To George William Weidler (a saxophonist), from March 30, 1946 to May 31, 1949. Weidler, the brother of actress Virginia Weidler, and Day met again several years later. During a brief reconciliation, he helped introduce her to Christian Science.
To Martin Melcher, whom she married on April 3, 1951, her 29th birthday. This marriage lasted until Melcher’s death in 1968. Melcher adopted Day’s son Terry, who, with the name Terry Melcher, became a successful musician and record producer. Martin Melcher produced many of Day’s movies. She and Melcher were both practicing Christian Scientists, resulting in her not seeing a doctor for some time after symptoms that suggested cancer. This distressing period ended when, finally consulting a physician, and thereby finding the lump was benign, she fully recovered.
After publishing her autobiography, Day remarried:
Her fourth marriage, from April 14, 1976 until 1981, was to Barry Comden (March 30, 1935 – May 25, 2009), who was roughly a decade younger. Comden was the maître d’hôtel at one of Day’s favorite restaurants. Knowing of her great love of dogs, Comden endeared himself to Day by giving her a bag of meat scraps and bones on her way out of the restaurant. When this marriage unraveled, Comden complained that Day cared more for her “animal friends” than she did for him.
Day’s interest in animal welfare and related issues apparently dates to her teen years. While recovering from an automobile accident, she took her dog Tiny for a walk without a leash. Tiny ran into the street and was killed by a passing car. Day later expressed guilt and loneliness about Tiny’s untimely death. In 1971, she co-founded Actors and Others for Animals, and appeared in a series of newspaper advertisements denouncing the wearing of fur, alongside Mary Tyler Moore, Angie Dickinson, and Jayne Meadows. Day’s friend, Cleveland Amory, wrote about these events in Man Kind? Our Incredible War on Wildlife (1974).
In 1978, Day founded the Doris Day Pet Foundation, now the Doris Day Animal Foundation (DDAF).
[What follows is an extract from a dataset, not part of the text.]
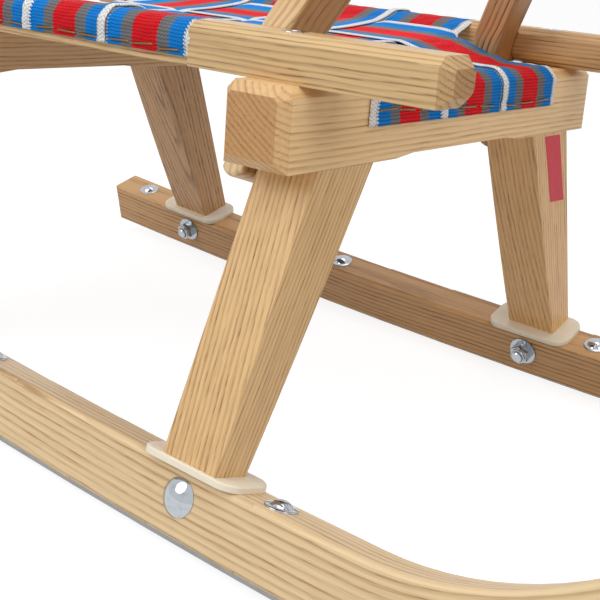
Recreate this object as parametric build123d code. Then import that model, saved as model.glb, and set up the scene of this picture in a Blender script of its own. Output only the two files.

A non-profit 501(c)(3) grant-giving public charity, DDAF funds other non-profit causes throughout the US that share DDAF’s mission of helping animals and the people who love them. The DDAF continues to operate independently under Day’s personal supervision.
To complement the Doris Day Animal Foundation, Day formed the Doris Day Animal League (DDAL) in 1987, a national non-profit citizen’s lobbying organization whose mission is to reduce pain and suffering and protect animals through legislative initiatives. Day actively lobbied the United States Congress in support of legislation designed to safeguard animal welfare on a number of occasions and in 1995 she originated the annual Spay Day USA. The DDAL merged into The Humane Society of the United States (HSUS) in 2006. The HSUS now manages World Spay Day, the annual one-day spay/neuter event that Day originated.
A facility to help abused and neglected horses opened in 2011 and bears her name—the Doris Day Horse Rescue and Adoption Center, located in Murchison, Texas, on the grounds of an animal sanctuary started by her late friend, author Cleveland Amory. Day contributed $250,000 towards the founding of the center.